Guhyagarbha Tantra (with Commentary)

by Gyurme Dorje | 1987 | 304,894 words

The English translation of the Guhyagarbha Tantra, including Longchenpa's commentary from the 14th century. The whole work is presented as a critical investigation into the Nyingma School of Tibetan Buddhism, of which the Guhyagarbhatantra is it's principle text. It contains twenty-two chapters teaching the essence and practice of Mahayoga, which s...

Text 10.2 (Commentary)

[Guhyagarbha-Tantra, Text section 10.2]

Derived from the seal of skillful means
In discriminative awareness.
The stream which radiates as a mass of blissful seeds
From the pathway of the vajra, Becomes centred in the lotus.
Is absorbed from the tip (of the tongue).
And transforms the maṇḍala. [2]

[Tibetan]

shes-rab thabs-kyi phyag-rgya-las /
bde-ba'i 'bru-tshogs gsal-ba'i rgyun /
rdo-rje'i lam-nas padmar 'khyil /
rtsa-nas bstim-zhing dkyil-'khor bsgyur / [2]

Commentary:

[Empowerments of Ability (371.4-376.4):]

This has three sections:

[i. The first is a general teaching on the empowerments of profundity. (It comments on Ch. 10.2):]

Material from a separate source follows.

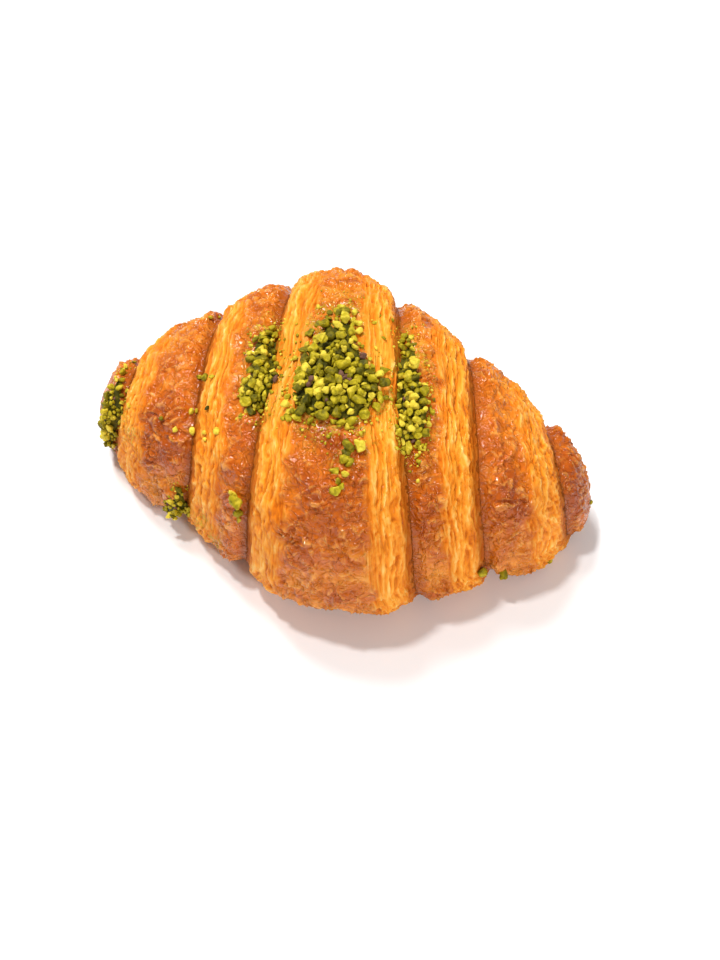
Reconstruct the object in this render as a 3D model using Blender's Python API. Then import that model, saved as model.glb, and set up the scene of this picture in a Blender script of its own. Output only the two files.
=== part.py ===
"""Croissant: a straight, plump roll of seven wraps, with chopped pistachio heaped on its crown.

The dough triangle is rolled along X, so its two edges run round the roll as spirals, one on each side.
Each spiral is a seam: inboard of it lies the cut edge of a wrap, a sloping band, and outboard of it
the skin of the next, lower wrap. Everything is in metres, +Z up; the origin is the middle of the base.
"""

from math import asin, pi

import bmesh
import bpy
import numpy as np

MM = 0.001
NAME = "croissant"

# The hull that the crowns of the wraps touch: station along the roll, how far the crust reaches
# in front of the X axis and behind it, and how high it stands. All in millimetres.
HULL = (
    (-84.0, 0.4, 19.0, 28.5),  # left tip
    (-69.5, 11.6, 27.6, 35.5),  # fourth left wrap
    (-51.5, 25.4, 38.8, 46.0),  # third left wrap
    (-28.5, 41.8, 47.2, 59.5),  # second left wrap
    (2.5, 54.6, 55.6, 73.5),  # middle wrap
    (31.5, 42.0, 43.9, 66.0),  # second right wrap
    (54.5, 26.0, 32.9, 51.5),  # third right wrap
    (74.5, 8.8, 25.6, 34.0),  # fourth right wrap
    (84.0, -0.6, 22.4, 25.5),  # right tip
)
MIDDLE = 2.5 * MM  # station of the middle wrap's centre
TIP = {-1: -83.0 * MM, 1: 83.0 * MM}
TIP_LENGTH = 13.0 * MM  # the stretch over which each end rounds off

# A seam stands SEAM_START from the middle under the base, and steps outward by WRAP_STEP each turn.
SEAM_START = {-1: 8.7 * MM, 1: 8.9 * MM}
WRAP_STEP = {-1: 24.3 * MM, 1: 22.5 * MM}
SEAMS = 3  # on each side
SEAM_SHIFT = {(-1, 3): 3.0 * MM, (1, 3): 2.5 * MM}  # the outer seams lie a little further out
SEAM_BOW = {(-1, 2): 2.8 * MM, (1, 2): 1.8 * MM}  # seams drawn inward above the front, and how far
SEAM_BOW_TURN, SEAM_BOW_SPREAD = 0.67, 0.13
ROLL_SKEW = 0.20  # the wraps lean round Z by this slope, so they cross the roll askew
BAND = 13.0 * MM  # width of the sloping cut edge
SKIN_FALL = {0: 0.34, 1: 0.45}  # share of a wrap's fall that its skin takes: middle wrap, others
CREASE_DEPTH = 2.7 * MM
CREASE_WIDTH = 3.4 * MM
CREASE_GAP = {(-1, 2): 5.0 * MM, (1, 2): 4.0 * MM}  # seams that open at the base, and how deep

# Section of the roll: a superellipse whose widest height is BELLY of the whole, standing on a flat.
SQUARENESS = 2.6
BELLY = 0.37
UNDERCUT = 1.15  # how far the lower half would reach below the base, over its height, if not cut
BASE_ANGLE = -asin((1.0 / UNDERCUT) ** (SQUARENESS / 2.0))
UNEVEN = 0.9 * MM  # slow rise and fall of the hand-rolled surface

# Stations within a wrap, as a share of its width from its inboard seam, and rows round the roll.
MIDDLE_STATIONS = (0.0, 0.13, 0.26, 0.38, 0.54, 0.70, 0.86)
WRAP_STATIONS = (0.0, 0.07, 0.18, 0.32, 0.46, 0.60, 0.75, 0.90)
END_STATIONS = (0.0, 0.08, 0.22, 0.40, 0.58, 0.74, 0.87, 0.95, 0.99)
ROWS = 41

HEAP_GAP = 0.5 * MM  # clearance between the crust and a heap
HEAP_RIM = 0.9 * MM  # thickness of a heap at its edge
HEAP_RINGS, HEAP_SPOKES = 7, 26

# Heaps of chopped pistachio: station on the crown that their seam-wise line passes, angle round the
# roll, half length along the roll, half length round it, greatest thickness.
HEAPS = {
    "pistachio_crown": (3.4 * MM, 0.568 * pi, 13.4 * MM, 19.5 * MM, 5.2 * MM),
    "pistachio_left_groove": (-19.9 * MM, 0.552 * pi, 5.4 * MM, 15.5 * MM, 4.4 * MM),
    "pistachio_right_groove": (24.6 * MM, 0.575 * pi, 4.8 * MM, 18.0 * MM, 3.8 * MM),
    "pistachio_left_end": (-73.0 * MM, 0.780 * pi, 3.6 * MM, 14.5 * MM, 3.6 * MM),
    "pistachio_left_base": (-44.3 * MM, 1.050 * pi, 3.6 * MM, 6.5 * MM, 3.4 * MM),
}


def hull_at(station):
    """Front reach, back reach and height of the hull, on a smooth curve through HULL."""
    rows = np.array(HULL) * MM
    knots = rows[:, 0]
    place = np.clip(np.searchsorted(knots, station) - 1, 0, len(knots) - 2)
    width = knots[place + 1] - knots[place]
    t = np.clip((station - knots[place]) / width, 0.0, 1.0)
    out = []
    for values in rows[:, 1:].T:
        slope = np.gradient(values, knots)
        out.append(
            (2 * t**3 - 3 * t**2 + 1) * values[place]
            + (t**3 - 2 * t**2 + t) * width * slope[place]
            + (3 * t**2 - 2 * t**3) * values[place + 1]
            + (t**3 - t**2) * width * slope[place + 1]
        )
    return out


def smooth(t):
    """0 to 1 with level ends."""
    t = np.clip(t, 0.0, 1.0)
    return t * t * (3.0 - 2.0 * t)


def power(value, exponent):
    """Signed power, for the superellipse."""
    return np.sign(value) * np.abs(value) ** exponent


def seam_distance(side, number, turn):
    """Distance of a seam from the middle, where turn runs 0 under the base to 1 round the roll."""
    bow = SEAM_BOW.get((side, number), 0.0)
    bow = bow * np.exp(-(((turn - SEAM_BOW_TURN) / SEAM_BOW_SPREAD) ** 2))
    shift = SEAM_SHIFT.get((side, number), 0.0)
    return SEAM_START[side] + WRAP_STEP[side] * (number - 1 + turn) + shift - bow


def crust(side, wrap, share, angle):
    """Point of the crust, at a share of a wrap's width and an angle round the roll.

    The angle is 0 at the back, pi / 2 on the crown and pi in front.
    """
    turn = (angle + pi / 2) / (2 * pi)
    end = abs(TIP[side] - MIDDLE)
    inner = seam_distance(side, wrap, turn) if wrap else 0.0 * turn
    last = wrap == SEAMS
    outer = end + 0.0 * turn if last else seam_distance(side, wrap + 1, turn)
    width = outer - inner
    out = inner + width * share
    band_from = 1.0 - BAND / width
    fall = SKIN_FALL[min(wrap, 1)]
    if last:
        stepped = out
    else:
        riser = smooth((share - band_from) / (1.0 - band_from))
        step = np.where(share < band_from, fall * share / band_from, fall + (1.0 - fall) * riser)
        stepped = inner + width * step
    front, back, height = hull_at(MIDDLE + side * stepped)
    low = smooth((0.15 - np.sin(angle)) / 0.9)
    crease = 0.0 * turn
    for number, near, spread in ((wrap, out - inner, 1.0), (wrap + 1, outer - out, 0.6)):
        if 0 < number <= SEAMS:
            depth = CREASE_DEPTH * (1.0 - 0.5 * low) + CREASE_GAP.get((side, number), 0.0) * low**2
            crease = crease + depth * np.exp(-((near / (CREASE_WIDTH * spread)) ** 2))
    cap = np.sqrt(1.0 - np.clip((out - end + TIP_LENGTH) / TIP_LENGTH, 0.0, 1.0) ** 2)
    waves = np.sin(side * out * 95.0 + 2.0 * angle) + np.sin(side * out * 61.0 - 3.0 * angle + 1.3)
    inset = (crease + 0.5 * UNEVEN * waves) * cap
    belly = BELLY * height
    reach = np.maximum((front + back) / 2 * cap - inset, 0.0)
    across = reach * power(np.cos(angle), 2 / SQUARENESS)
    rise = power(np.sin(angle), 2 / SQUARENESS)
    above = (np.maximum(height - inset, belly) - belly) * cap * rise
    below = belly * UNDERCUT * cap * rise
    z = np.maximum(belly + np.where(rise > 0, above, below), 0.0)
    x = MIDDLE + side * out - ROLL_SKEW * across
    y = (back - front) / 2 + across
    return np.stack([x, y, z], -1)


def columns():
    """Side, wrap and share of each column of points, from the left tip to the right tip."""
    right = [(0, s) for s in MIDDLE_STATIONS]
    for wrap in range(1, SEAMS):
        right += [(wrap, s) for s in WRAP_STATIONS]
    right += [(SEAMS, s) for s in END_STATIONS]
    left = [(-1, wrap, share) for wrap, share in reversed(right[1:])]
    return left + [(1, wrap, share) for wrap, share in right]


def grid():
    """The crust's points, one line of them for each column, from the base's back edge to its front."""
    angles = np.linspace(BASE_ANGLE, pi - BASE_ANGLE, ROWS)
    return np.array([crust(side, wrap, share, angles) for side, wrap, share in columns()])


def crust_over(station, angle):
    """Point of the crust on the seam-wise line that passes a station of the crown."""
    side = 1 if station > MIDDLE else -1
    out = abs(station - MIDDLE)
    seams = [0.0] + [seam_distance(side, number, 0.5) for number in range(1, SEAMS + 1)]
    seams.append(abs(TIP[side] - MIDDLE))
    wrap = max(number for number in range(SEAMS + 1) if seams[number] <= out)
    share = (out - seams[wrap]) / (seams[wrap + 1] - seams[wrap])
    return crust(side, wrap, share, np.array([angle]))[0]


def crust_normal(station, angle):
    """Outward unit normal of the crust there, from its points close by."""
    step, turn = 1.2 * MM, 0.03
    along = crust_over(station + step, angle) - crust_over(station - step, angle)
    around = crust_over(station, angle + turn) - crust_over(station, angle - turn)
    out = np.cross(around, along)
    return out / np.linalg.norm(out)


def material(name, colour, roughness, coat=0.0):
    made = bpy.data.materials.new(name)
    made.use_nodes = True
    shader = made.node_tree.nodes["Principled BSDF"]
    shader.inputs["Base Color"].default_value = (*colour, 1.0)
    shader.inputs["Roughness"].default_value = roughness
    shader.inputs["Metallic"].default_value = 0.0
    shader.inputs["Coat Weight"].default_value = coat
    return made


def add_object(name, mesh, finish, collection):
    for polygon in mesh.polygons:
        polygon.use_smooth = True
    mesh.materials.append(finish)
    made = bpy.data.objects.new(name, mesh)
    collection.objects.link(made)
    return made


def closed_mesh(name, build):
    """Mesh from a function that fills a bmesh, with its faces pointing out."""
    work = bmesh.new()
    build(work)
    bmesh.ops.triangulate(work, faces=work.faces[:])
    bmesh.ops.recalc_face_normals(work, faces=work.faces[:])
    mesh = bpy.data.meshes.new(name)
    work.to_mesh(mesh)
    work.free()
    return mesh


def add_pastry(points, finish, collection):
    """The roll itself: a loft through unlike sections, closed by the base and by a point at each tip."""

    def build(work):
        lines = [[work.verts.new(point) for point in line] for line in points]
        for one, two in zip(lines, lines[1:]):
            for row in range(len(one) - 1):
                work.faces.new((one[row], two[row], two[row + 1], one[row + 1]))
            work.faces.new((one[0], one[-1], two[-1], two[0]))
        for line, side in ((lines[0], -1), (lines[-1], 1)):
            middle = crust(side, SEAMS, 1.0, np.array([pi / 2]))[0]
            tip = work.verts.new(middle)
            for row in range(len(line)):
                work.faces.new((line[row], line[(row + 1) % len(line)], tip))

    return add_object("pastry", closed_mesh("pastry", build), finish, collection)


def add_heap(name, heap, finish, collection):
    """A lumpy dome of nuts over the crust, with an uneven edge, and an underside just clear of it."""
    station, angle, half_along, half_round, thick = heap
    ahead = crust_over(station, angle + 0.05) - crust_over(station, angle - 0.05)
    radians = 0.1 / np.linalg.norm(ahead)  # of the roll's angle, for a metre round it

    def place(ring, spoke):
        """Foot, outward normal and thickness at a ring and a spoke of the dome."""
        turn = 2 * pi * spoke / HEAP_SPOKES
        edge = 1.0 + 0.11 * np.sin(3 * turn + 0.6) + 0.08 * np.sin(5 * turn + 2.0)
        spread = ring / HEAP_RINGS
        along = half_along * spread * edge * np.cos(turn)
        around = half_round * spread * edge * np.sin(turn)
        here = (station + along, angle + around * radians)
        lumps = 1.0 + 0.16 * np.sin(1.9 * ring + 0.4) * np.sin(5 * turn + 1.7 * ring)
        depth = HEAP_RIM + (thick - HEAP_RIM) * (1.0 - spread**2.2) * lumps
        return crust_over(*here), crust_normal(*here), depth

    def build(work):
        lids = []
        for top in (True, False):
            rings = []
            for ring in range(HEAP_RINGS + 1):
                line = []
                for spoke in range(HEAP_SPOKES if ring else 1):
                    foot, outward, depth = place(ring, spoke)
                    line.append(work.verts.new(foot + outward * (HEAP_GAP + (depth if top else 0.0))))
                rings.append(line)
            for spoke in range(HEAP_SPOKES):
                after = (spoke + 1) % HEAP_SPOKES
                work.faces.new((rings[0][0], rings[1][spoke], rings[1][after]))
                for one, two in zip(rings[1:], rings[2:]):
                    work.faces.new((one[spoke], two[spoke], two[after], one[after]))
            lids.append(rings[-1])
        for spoke in range(HEAP_SPOKES):
            after = (spoke + 1) % HEAP_SPOKES
            work.faces.new((lids[0][spoke], lids[0][after], lids[1][after], lids[1][spoke]))

    return add_object(name, closed_mesh(name, build), finish, collection)


def main():
    for old in list(bpy.data.objects):
        bpy.data.objects.remove(old)
    collection = bpy.data.collections.new(NAME)
    bpy.context.scene.collection.children.link(collection)
    crust_finish = material("baked_crust", (0.62, 0.25, 0.05), 0.38, coat=0.3)
    nut_finish = material("pistachio", (0.30, 0.32, 0.03), 0.6)
    add_pastry(grid(), crust_finish, collection)
    for name, heap in HEAPS.items():
        add_heap(name, heap, nut_finish, collection)


main()
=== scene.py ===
"""Looks of the croissant: its blistered glazed skin, flaky cut edges and chopped pistachio.

Lengths are in metres unless a name says otherwise; MM turns millimetres into metres.
"""

from itertools import product
from math import asin, cos, pi, radians, sin

import bmesh
import bpy
import numpy as np
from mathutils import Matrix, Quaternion, Vector
from mathutils.bvhtree import BVHTree


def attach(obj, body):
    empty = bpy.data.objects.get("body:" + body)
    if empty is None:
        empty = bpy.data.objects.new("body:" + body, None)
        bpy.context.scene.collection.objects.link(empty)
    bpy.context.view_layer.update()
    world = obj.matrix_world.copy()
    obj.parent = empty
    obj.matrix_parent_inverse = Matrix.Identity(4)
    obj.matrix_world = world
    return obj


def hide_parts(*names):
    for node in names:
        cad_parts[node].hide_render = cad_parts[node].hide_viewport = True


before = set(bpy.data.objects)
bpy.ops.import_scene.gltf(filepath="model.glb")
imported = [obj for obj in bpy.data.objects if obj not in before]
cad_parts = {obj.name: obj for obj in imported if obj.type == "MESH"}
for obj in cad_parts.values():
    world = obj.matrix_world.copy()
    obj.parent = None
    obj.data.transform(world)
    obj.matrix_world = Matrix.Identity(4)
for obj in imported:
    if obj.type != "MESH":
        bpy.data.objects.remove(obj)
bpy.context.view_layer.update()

MM = 0.001

# ---------------------------------------------------------------- the roll, as the CAD part has it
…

These occur, as previously explained, once the maṇḍala of the deity has been visualised, the master and the students have entered, the empowerments of benificence and ability have been given, and the female consort (gzung-ma) has been consecrated. The male consort who is the seal of skillful means (thabs-kyi phyag-rgya) becomes equipoised in union with the female consort who is the seal of discriminative awareness (shes-rab), and derived from (las) that union, the “enlightened mind” (semen) of the male consort comes forth from the pathway of the ('i lam-nas) secret vajra (penis) in a stream which radiates (gsal-ba'i rgyun) as a mass of seeds ('bru-tshogs), or syllables HŪṂ, blissful (bde-ba'i) in nature. It becomes centred in the lotus (padmar 'khyil) (=vagina) of the female consort, whence it is then absorbed (bstim) internally by the student from the tip (rtse-nas) of the tongue; and (zhing) in this way it transforms (bsgyur) the emanation, absorption, consecration and subsumption of the maṇḍala (dkyil-'khor) of the central deity into the heart of the student, whereupon the secret mantras are recited.

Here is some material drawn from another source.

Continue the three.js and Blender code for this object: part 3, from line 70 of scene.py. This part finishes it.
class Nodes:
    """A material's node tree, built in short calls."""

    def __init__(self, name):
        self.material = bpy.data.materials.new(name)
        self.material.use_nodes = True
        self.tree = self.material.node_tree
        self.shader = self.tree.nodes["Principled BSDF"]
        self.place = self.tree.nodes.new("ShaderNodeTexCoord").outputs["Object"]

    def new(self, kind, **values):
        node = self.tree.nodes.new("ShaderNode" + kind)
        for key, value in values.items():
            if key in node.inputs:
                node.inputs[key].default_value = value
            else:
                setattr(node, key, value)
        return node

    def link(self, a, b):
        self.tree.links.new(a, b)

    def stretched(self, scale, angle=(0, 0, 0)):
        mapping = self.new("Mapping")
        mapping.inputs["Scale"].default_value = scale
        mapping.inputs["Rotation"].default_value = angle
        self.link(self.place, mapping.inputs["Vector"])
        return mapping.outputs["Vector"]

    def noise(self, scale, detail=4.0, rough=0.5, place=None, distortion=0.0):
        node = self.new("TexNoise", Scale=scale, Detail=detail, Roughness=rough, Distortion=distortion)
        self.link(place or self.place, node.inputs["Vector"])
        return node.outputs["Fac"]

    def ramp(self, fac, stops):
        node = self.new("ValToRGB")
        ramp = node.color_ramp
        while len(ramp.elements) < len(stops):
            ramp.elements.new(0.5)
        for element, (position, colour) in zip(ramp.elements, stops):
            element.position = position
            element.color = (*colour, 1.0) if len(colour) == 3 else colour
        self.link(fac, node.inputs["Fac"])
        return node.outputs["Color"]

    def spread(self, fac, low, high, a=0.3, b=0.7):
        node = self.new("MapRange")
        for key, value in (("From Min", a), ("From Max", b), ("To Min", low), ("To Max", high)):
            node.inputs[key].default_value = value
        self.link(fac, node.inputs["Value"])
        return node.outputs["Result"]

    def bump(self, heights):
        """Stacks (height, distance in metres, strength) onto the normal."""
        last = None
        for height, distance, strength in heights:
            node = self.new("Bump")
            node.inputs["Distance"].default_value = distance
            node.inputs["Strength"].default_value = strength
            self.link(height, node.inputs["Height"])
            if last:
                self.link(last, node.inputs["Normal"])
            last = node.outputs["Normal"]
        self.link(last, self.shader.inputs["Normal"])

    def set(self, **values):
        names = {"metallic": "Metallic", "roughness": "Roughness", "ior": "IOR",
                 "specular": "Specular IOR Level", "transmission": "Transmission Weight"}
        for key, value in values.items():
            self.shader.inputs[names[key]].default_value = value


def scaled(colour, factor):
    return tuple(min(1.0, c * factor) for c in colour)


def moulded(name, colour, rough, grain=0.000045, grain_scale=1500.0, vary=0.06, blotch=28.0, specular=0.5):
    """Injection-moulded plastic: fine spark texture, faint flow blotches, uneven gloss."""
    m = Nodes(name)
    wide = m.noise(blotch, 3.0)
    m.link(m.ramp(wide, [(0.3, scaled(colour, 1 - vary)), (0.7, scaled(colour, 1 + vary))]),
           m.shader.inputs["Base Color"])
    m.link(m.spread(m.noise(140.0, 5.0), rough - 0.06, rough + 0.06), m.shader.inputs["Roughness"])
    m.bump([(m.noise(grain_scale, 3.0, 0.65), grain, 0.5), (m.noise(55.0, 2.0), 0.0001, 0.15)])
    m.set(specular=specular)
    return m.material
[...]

Concerning this passage, there are some who claim that all the five empowerments of ability are conferred by means of this ritual, that their different visualisations and permissory intitiations are given, and that the secret stream (of "enlightened mind”), transformed into the seed-syllables beginning with TRĀṂ, is then absorbed into the student so that it emanates and absorbs the five maṇḍalas of the different deities. This view is defective because the order (in which empowerments are conferred) is mistaken.[1]

[ii. The second section is an exegesis of the particular empowerments of ability.]

[It has five parts of which the first concerns the contemplation associated with the empowerment of the listener (nyan-pa'i dbang—It comments on Ch. 10.3):]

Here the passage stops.